What is asked: In full and without alteration, give the listing again.

Material provided:

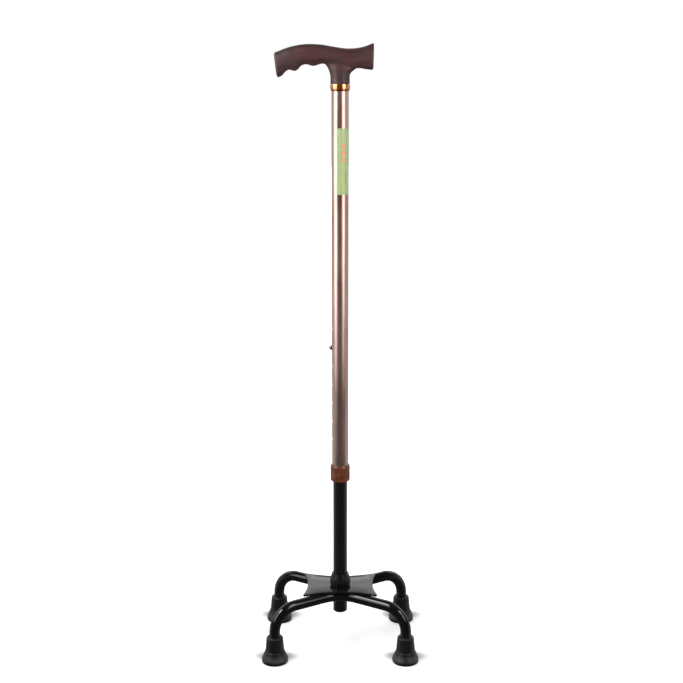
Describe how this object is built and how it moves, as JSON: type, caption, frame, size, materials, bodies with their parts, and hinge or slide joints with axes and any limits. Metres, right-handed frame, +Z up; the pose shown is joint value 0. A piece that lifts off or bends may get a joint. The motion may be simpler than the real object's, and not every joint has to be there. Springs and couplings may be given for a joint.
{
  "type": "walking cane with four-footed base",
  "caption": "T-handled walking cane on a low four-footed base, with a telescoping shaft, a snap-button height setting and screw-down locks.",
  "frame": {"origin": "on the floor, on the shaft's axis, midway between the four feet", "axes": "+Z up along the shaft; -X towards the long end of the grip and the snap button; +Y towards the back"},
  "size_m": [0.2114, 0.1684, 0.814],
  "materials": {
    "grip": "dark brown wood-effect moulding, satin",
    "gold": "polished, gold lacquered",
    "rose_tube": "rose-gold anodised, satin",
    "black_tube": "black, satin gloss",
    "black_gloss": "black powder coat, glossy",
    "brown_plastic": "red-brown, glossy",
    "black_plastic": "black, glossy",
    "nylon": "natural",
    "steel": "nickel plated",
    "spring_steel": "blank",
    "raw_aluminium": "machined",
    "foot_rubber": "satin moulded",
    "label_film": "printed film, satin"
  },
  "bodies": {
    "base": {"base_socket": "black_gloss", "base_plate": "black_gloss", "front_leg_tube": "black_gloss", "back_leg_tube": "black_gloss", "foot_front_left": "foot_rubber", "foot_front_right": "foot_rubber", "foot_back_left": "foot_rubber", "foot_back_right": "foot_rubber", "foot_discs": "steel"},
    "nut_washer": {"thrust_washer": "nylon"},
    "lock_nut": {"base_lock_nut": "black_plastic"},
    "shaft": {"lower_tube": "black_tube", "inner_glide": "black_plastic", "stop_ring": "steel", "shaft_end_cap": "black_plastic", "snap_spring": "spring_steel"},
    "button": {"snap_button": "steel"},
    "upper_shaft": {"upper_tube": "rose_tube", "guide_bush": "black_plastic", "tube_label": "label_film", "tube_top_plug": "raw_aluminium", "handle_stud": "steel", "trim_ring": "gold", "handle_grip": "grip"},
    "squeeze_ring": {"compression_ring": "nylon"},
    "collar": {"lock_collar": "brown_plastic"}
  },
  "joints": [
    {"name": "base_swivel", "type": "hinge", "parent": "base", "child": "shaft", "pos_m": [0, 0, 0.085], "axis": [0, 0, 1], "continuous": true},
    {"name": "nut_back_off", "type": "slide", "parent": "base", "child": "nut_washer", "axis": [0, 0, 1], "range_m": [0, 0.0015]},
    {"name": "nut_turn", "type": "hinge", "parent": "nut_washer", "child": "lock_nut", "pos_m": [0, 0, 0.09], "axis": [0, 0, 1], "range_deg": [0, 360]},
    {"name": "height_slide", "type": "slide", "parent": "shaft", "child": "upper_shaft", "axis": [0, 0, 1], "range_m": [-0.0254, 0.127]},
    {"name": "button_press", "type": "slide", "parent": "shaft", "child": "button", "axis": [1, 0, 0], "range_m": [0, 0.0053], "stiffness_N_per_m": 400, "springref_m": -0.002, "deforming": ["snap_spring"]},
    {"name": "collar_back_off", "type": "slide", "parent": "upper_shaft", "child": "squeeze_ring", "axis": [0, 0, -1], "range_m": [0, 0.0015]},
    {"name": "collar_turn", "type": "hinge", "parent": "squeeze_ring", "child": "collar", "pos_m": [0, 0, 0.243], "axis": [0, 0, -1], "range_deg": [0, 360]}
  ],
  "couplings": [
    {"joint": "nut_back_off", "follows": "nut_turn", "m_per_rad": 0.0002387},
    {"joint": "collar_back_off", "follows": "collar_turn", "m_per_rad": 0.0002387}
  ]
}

Solution:
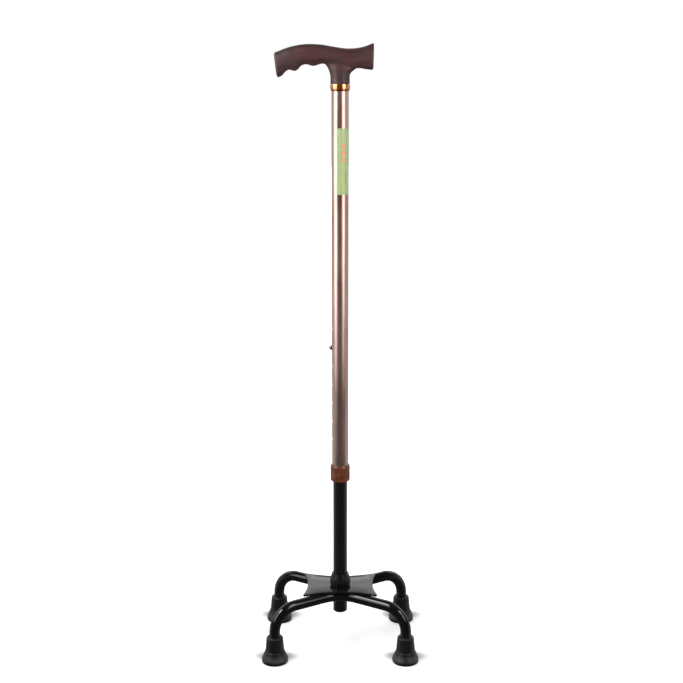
Describe how this object is built and how it moves, as JSON: type, caption, frame, size, materials, bodies with their parts, and hinge or slide joints with axes and any limits. Metres, right-handed frame, +Z up; the pose shown is joint value 0. A piece that lifts off or bends may get a joint. The motion may be simpler than the real object's, and not every joint has to be there. Springs and couplings may be given for a joint.
{
  "type": "walking cane with four-footed base",
  "caption": "T-handled walking cane on a low four-footed base, with a telescoping shaft, a snap-button height setting and screw-down locks.",
  "frame": {"origin": "on the floor, on the shaft's axis, midway between the four feet", "axes": "+Z up along the shaft; -X towards the long end of the grip and the snap button; +Y towards the back"},
  "size_m": [0.2114, 0.1684, 0.814],
  "materials": {
    "grip": "dark brown wood-effect moulding, satin",
    "gold": "polished, gold lacquered",
    "rose_tube": "rose-gold anodised, satin",
    "black_tube": "black, satin gloss",
    "black_gloss": "black powder coat, glossy",
    "brown_plastic": "red-brown, glossy",
    "black_plastic": "black, glossy",
    "nylon": "natural",
    "steel": "nickel plated",
    "spring_steel": "blank",
    "raw_aluminium": "machined",
    "foot_rubber": "satin moulded",
    "label_film": "printed film, satin"
  },
  "bodies": {
    "base": {"base_socket": "black_gloss", "base_plate": "black_gloss", "front_leg_tube": "black_gloss", "back_leg_tube": "black_gloss", "foot_front_left": "foot_rubber", "foot_front_right": "foot_rubber", "foot_back_left": "foot_rubber", "foot_back_right": "foot_rubber", "foot_discs": "steel"},
    "nut_washer": {"thrust_washer": "nylon"},
    "lock_nut": {"base_lock_nut": "black_plastic"},
    "shaft": {"lower_tube": "black_tube", "inner_glide": "black_plastic", "stop_ring": "steel", "shaft_end_cap": "black_plastic", "snap_spring": "spring_steel"},
    "button": {"snap_button": "steel"},
    "upper_shaft": {"upper_tube": "rose_tube", "guide_bush": "black_plastic", "tube_label": "label_film", "tube_top_plug": "raw_aluminium", "handle_stud": "steel", "trim_ring": "gold", "handle_grip": "grip"},
    "squeeze_ring": {"compression_ring": "nylon"},
    "collar": {"lock_collar": "brown_plastic"}
  },
  "joints": [
    {"name": "base_swivel", "type": "hinge", "parent": "base", "child": "shaft", "pos_m": [0, 0, 0.085], "axis": [0, 0, 1], "continuous": true},
    {"name": "nut_back_off", "type": "slide", "parent": "base", "child": "nut_washer", "axis": [0, 0, 1], "range_m": [0, 0.0015]},
    {"name": "nut_turn", "type": "hinge", "parent": "nut_washer", "child": "lock_nut", "pos_m": [0, 0, 0.09], "axis": [0, 0, 1], "range_deg": [0, 360]},
    {"name": "height_slide", "type": "slide", "parent": "shaft", "child": "upper_shaft", "axis": [0, 0, 1], "range_m": [-0.0254, 0.127]},
    {"name": "button_press", "type": "slide", "parent": "shaft", "child": "button", "axis": [1, 0, 0], "range_m": [0, 0.0053], "stiffness_N_per_m": 400, "springref_m": -0.002, "deforming": ["snap_spring"]},
    {"name": "collar_back_off", "type": "slide", "parent": "upper_shaft", "child": "squeeze_ring", "axis": [0, 0, -1], "range_m": [0, 0.0015]},
    {"name": "collar_turn", "type": "hinge", "parent": "squeeze_ring", "child": "collar", "pos_m": [0, 0, 0.243], "axis": [0, 0, -1], "range_deg": [0, 360]}
  ],
  "couplings": [
    {"joint": "nut_back_off", "follows": "nut_turn", "m_per_rad": 0.0002387},
    {"joint": "collar_back_off", "follows": "collar_turn", "m_per_rad": 0.0002387}
  ]
}